A translation award could too easily reinforce the ghettoisation of translated poetry but, by including it along with untranslated work, I sincerely hope Duffy's new prize helps to raise the status of translating in the British poetry scene.

Reviews Bubbling Up

The first print review of The Ambulance Box is in! It's part of a piece in Magma 44, where Rosie Shepperd reviews it alongside Paula Meehan’s Painting Rain (Carcanet) and River Wolton’s The Purpose of Your Visit (Smith/Doorstop Books). The review is thorough and extremely positive.

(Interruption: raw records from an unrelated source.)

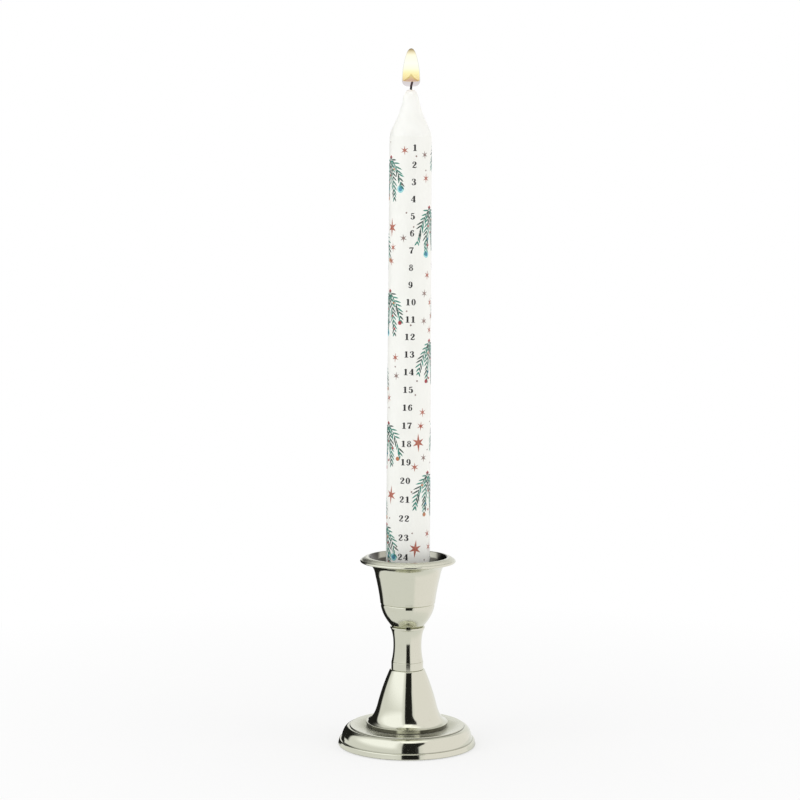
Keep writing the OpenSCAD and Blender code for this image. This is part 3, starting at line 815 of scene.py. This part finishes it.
def mesh_of(shape, name):
    """A mesh made from a finished shape, which is then let go."""
    mesh = bpy.data.meshes.new(name)
    shape.to_mesh(mesh)
    shape.free()
    return mesh


def fused(outlines, name):
    """One closed slab from overlapping strokes, 1 high figure tall and 1 deep."""
    whole = None
    for outline in outlines:
        stroke = placed(name, mesh_of(slabs([outline], 0, 1), name))
        if whole is None:
            whole = stroke
            continue
        join = whole.modifiers.new("join", "BOOLEAN")
        join.operation = "UNION"
        join.solver = "EXACT"
        join.object = stroke
        bpy.context.view_layer.update()
        joined = bpy.data.meshes.new_from_object(whole.evaluated_get(bpy.context.evaluated_depsgraph_get()))
        whole.modifiers.clear()
        whole.data = joined
        bpy.data.objects.remove(stroke)
    mesh = whole.data
    bpy.data.objects.remove(whole)
    return mesh


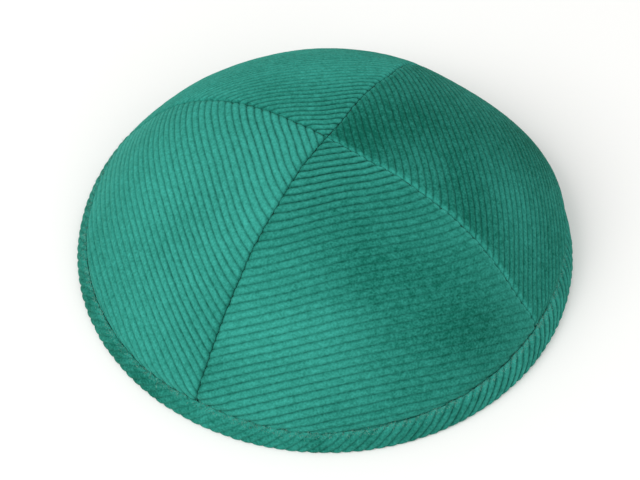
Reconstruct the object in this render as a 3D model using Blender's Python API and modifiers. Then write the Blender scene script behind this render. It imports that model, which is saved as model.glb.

Here's a headline quote:

delights readers with a dance through images and words that express powerful visionary and and spiritual experiences.

The issue also contains reviews of several friends' books: Ben Wilkinson reviews Rob A Mackenzie's The Opposite of Cabbage enthusiastically alongside no lesser names than Mark Doty and John Agard; there's a mixed review of Lorraine Mariner's fresh quirky and moving Furniture that nonetheless includes some high praise indeed; and another fine poet, Claire Crowther, provides a very positive review of Polly Clark's Farewell My Lovely.

Click the cover image above to go to the page for this issue of the magazine, though you can't read the review online. It's a great encouragement to be reviewed so warmly in such a good publication.

Wednesday, July 08, 2009

Bridging the Pond

My Cyclone virtual book tour skips over the Atlantic today to stop in Ojai, California at poet Robert Peake's blog. Thanks to the wonders of Skype and Robert's technical know-how, you can see and hear us discuss the surprises of publication; language; the music of poetry; the importance of the page; and grief and hope. You can also hear me read "Berlin/Berlin/Berlin" and "Pedestrian" from The Ambulance Box.

The whole 35-minute interview is available to view at Robert's post. The lip sync is a bit out in places, but I hope you take as much pleasure in hearing the interview as I took in speaking to him. Alternatively, you could view the five self-contained sections of video if you don't have time to digest it in a oner or simply play the audio of the full chat. Take time to explore Robert's intelligent, sensitive blog too.

Next week, I'm back on virtual home ground when I stop at Kevin Cadwallender's blog.

Thursday, July 02, 2009

"The Night" Today

My choice of classic poem has just gone up on the Scottish Poetry Library's Reading Room site. Click here to read my thoughts on Henry Vaughan's "The Night". Don't omit to browse the growing wealth of previous choices too.

Founded and Boxed

Just back online after my trip to London for the Lemon Monkey reading (a fanstastic evening of which more anon) and a brief computer hiatus enforced by redecorating. All of which leaves me with two tour stops to catch up on.

First of all, on Monday, as Rob Mackenzie and I sped southwards on the not yet renationalised east coast mainline, Ivy Alvarez posted her interview with me on Dumbfoundry. Swing by to read about Biblical imagery and myth, the distancing or solidary effect of using Scots and how much distance I put between myself and the floor when I first saw copies of my book.

Today, I'm at Mark Calder's blog Boxolgies for some political and theological blether. Read my thoughts on language as power and resistance, the necessity of saying the impossible to say, and how I would review my own poetry*.

*Little do you know what you're letting yourself in for when you ask folk for these questions!